Russ Mould, investment director at AJ Bell, comments:
“Investors have understandably found a third trading alert pretty indigestible. Real Good Food’s abandonment of its initial guidance of £6.5 million in EBITDA (earnings before interest taxes, depreciation and amortisation) and admission that the year to March 2018 will see another pre-tax loss means that the shares opened down by around a third in early trading, to levels not seen since 2010.
“Real Good Food cited a long menu of woes when it came to explaining the warning, including currency movements, increased costs (notably butter), increased fees from corporate advisers as the company seeks to sort out its corporate governance woes (notably substantial consultancy fees paid to the previous management team), the disruption to output caused by capacity increases at its Haydens (cake decorations) and Renshaw (bakery) operations and also excessive overhead costs relating to its London headquarters.
“Executive director Chris Thomas is already taking decisive action by moving the company’s HQ from London to Liverpool to cut costs, while the company has already refinanced itself twice this year and sought to tackle its governance problems.
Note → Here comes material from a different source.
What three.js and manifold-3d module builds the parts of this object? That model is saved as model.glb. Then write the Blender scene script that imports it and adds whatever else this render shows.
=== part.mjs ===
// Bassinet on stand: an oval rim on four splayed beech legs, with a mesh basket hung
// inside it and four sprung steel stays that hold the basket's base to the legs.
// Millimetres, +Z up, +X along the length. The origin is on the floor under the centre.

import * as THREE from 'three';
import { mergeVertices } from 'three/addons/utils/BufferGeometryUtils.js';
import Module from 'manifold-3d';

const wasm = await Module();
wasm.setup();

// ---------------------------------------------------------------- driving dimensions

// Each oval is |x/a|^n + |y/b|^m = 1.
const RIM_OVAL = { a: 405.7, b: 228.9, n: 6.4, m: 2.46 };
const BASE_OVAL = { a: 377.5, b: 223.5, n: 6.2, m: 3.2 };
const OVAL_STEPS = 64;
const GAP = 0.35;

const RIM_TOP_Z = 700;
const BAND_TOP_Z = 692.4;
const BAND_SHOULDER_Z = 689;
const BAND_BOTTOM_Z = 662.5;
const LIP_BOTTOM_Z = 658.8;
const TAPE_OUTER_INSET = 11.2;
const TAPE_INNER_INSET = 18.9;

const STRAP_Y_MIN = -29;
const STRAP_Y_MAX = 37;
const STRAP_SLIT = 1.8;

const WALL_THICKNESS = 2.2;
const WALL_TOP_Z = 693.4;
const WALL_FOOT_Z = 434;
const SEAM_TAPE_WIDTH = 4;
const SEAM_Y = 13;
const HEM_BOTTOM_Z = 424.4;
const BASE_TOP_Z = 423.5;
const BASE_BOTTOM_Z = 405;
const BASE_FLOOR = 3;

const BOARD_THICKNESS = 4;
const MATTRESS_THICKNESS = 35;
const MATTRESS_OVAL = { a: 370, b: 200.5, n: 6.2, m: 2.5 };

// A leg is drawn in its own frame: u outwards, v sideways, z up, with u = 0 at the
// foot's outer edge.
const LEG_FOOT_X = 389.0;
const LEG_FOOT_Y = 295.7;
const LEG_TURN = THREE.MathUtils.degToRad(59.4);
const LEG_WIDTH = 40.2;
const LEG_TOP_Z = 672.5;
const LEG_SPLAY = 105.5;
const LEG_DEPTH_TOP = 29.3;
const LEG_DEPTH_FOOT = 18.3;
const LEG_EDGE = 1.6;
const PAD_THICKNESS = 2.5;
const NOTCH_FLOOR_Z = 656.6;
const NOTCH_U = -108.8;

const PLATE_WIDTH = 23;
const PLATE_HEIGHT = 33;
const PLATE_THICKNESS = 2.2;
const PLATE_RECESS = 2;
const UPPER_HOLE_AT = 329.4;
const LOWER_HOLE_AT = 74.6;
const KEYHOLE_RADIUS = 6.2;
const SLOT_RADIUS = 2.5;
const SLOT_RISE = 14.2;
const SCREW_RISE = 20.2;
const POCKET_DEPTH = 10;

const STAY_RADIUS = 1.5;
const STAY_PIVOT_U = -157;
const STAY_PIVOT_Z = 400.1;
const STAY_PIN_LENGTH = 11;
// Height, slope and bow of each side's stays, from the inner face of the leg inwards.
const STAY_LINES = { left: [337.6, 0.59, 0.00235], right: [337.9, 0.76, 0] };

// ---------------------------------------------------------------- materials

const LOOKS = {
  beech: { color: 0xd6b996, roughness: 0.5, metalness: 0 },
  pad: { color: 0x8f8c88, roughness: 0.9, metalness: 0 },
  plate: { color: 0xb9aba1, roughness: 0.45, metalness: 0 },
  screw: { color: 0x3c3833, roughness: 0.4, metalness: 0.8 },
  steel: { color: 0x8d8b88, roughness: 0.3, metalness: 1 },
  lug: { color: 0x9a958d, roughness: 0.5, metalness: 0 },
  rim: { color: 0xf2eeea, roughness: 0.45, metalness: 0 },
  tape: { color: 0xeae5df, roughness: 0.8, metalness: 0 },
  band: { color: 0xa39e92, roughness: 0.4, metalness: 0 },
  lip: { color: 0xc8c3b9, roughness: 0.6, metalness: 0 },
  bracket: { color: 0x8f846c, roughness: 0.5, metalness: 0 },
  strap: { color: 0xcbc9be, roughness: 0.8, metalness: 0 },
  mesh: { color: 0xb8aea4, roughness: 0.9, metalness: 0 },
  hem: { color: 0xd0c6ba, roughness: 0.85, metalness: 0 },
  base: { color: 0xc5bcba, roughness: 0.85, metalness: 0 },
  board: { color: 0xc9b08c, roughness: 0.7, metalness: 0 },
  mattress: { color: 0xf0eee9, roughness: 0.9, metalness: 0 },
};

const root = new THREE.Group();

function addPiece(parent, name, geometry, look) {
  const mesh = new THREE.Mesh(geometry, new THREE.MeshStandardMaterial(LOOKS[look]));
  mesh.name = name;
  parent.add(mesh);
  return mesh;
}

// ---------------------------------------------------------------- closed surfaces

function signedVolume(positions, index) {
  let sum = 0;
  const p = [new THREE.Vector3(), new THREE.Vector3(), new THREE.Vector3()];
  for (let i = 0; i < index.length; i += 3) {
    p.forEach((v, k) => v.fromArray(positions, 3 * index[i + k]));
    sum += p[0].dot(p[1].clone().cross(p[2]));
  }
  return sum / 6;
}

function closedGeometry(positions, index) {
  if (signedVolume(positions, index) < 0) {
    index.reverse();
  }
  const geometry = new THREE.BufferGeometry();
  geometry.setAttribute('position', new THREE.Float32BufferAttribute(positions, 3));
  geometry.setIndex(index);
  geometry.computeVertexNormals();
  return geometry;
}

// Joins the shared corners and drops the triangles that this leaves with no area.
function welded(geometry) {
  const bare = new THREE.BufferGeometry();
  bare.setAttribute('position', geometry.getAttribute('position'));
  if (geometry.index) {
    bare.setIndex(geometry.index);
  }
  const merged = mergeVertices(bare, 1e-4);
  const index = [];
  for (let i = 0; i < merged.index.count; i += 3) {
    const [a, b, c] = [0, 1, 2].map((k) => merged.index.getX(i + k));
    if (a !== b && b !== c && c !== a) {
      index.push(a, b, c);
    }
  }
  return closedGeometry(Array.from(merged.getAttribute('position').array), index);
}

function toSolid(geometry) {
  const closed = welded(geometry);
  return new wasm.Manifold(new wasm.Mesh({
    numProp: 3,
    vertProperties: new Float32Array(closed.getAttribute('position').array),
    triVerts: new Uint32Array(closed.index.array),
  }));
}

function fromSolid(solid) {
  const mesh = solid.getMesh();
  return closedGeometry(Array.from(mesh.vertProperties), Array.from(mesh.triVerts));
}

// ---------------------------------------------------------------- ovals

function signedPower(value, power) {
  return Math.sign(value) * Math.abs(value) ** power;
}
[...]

“This may explain why the shares began to rally after the initial hit as the June share issue and September debt facility agreement and loan notes issue do buy it welcome time to make the most of the operational improvements Thomas and team are seeking to make – first-half sales did rise 13% on a like-for-like basis so the news is by no means all bad.
“Those investors who are already stuck with the stock – or are wondering if there is some contrarian value to be had – will note that the company’s market capitalisation is barely £17 million and it generates over £100 million in sales.
“Although the firm’s debts must be taken into account as well, this suggests those sales may be going cheap providing Real Good Food can turn them into decent earnings (the chart below shows how the shares have staged dramatic rallies before).
“The worry is that the company’s operating margins have always tended to be thin.
“The company made £8 million at the operating level in 2013 but on sales of £265 million for a 3% margin – and matters have only got worse since then.
“This raises a big nagging doubt about the firm’s competitive position. The current squeeze on profits from rising commodity prices, especially butter, does raise the question of whether Real Good Food is strong enough to push through price increases of its own to compensate, in its dealings with its food retail, food wholesale and pub and restaurant customers.”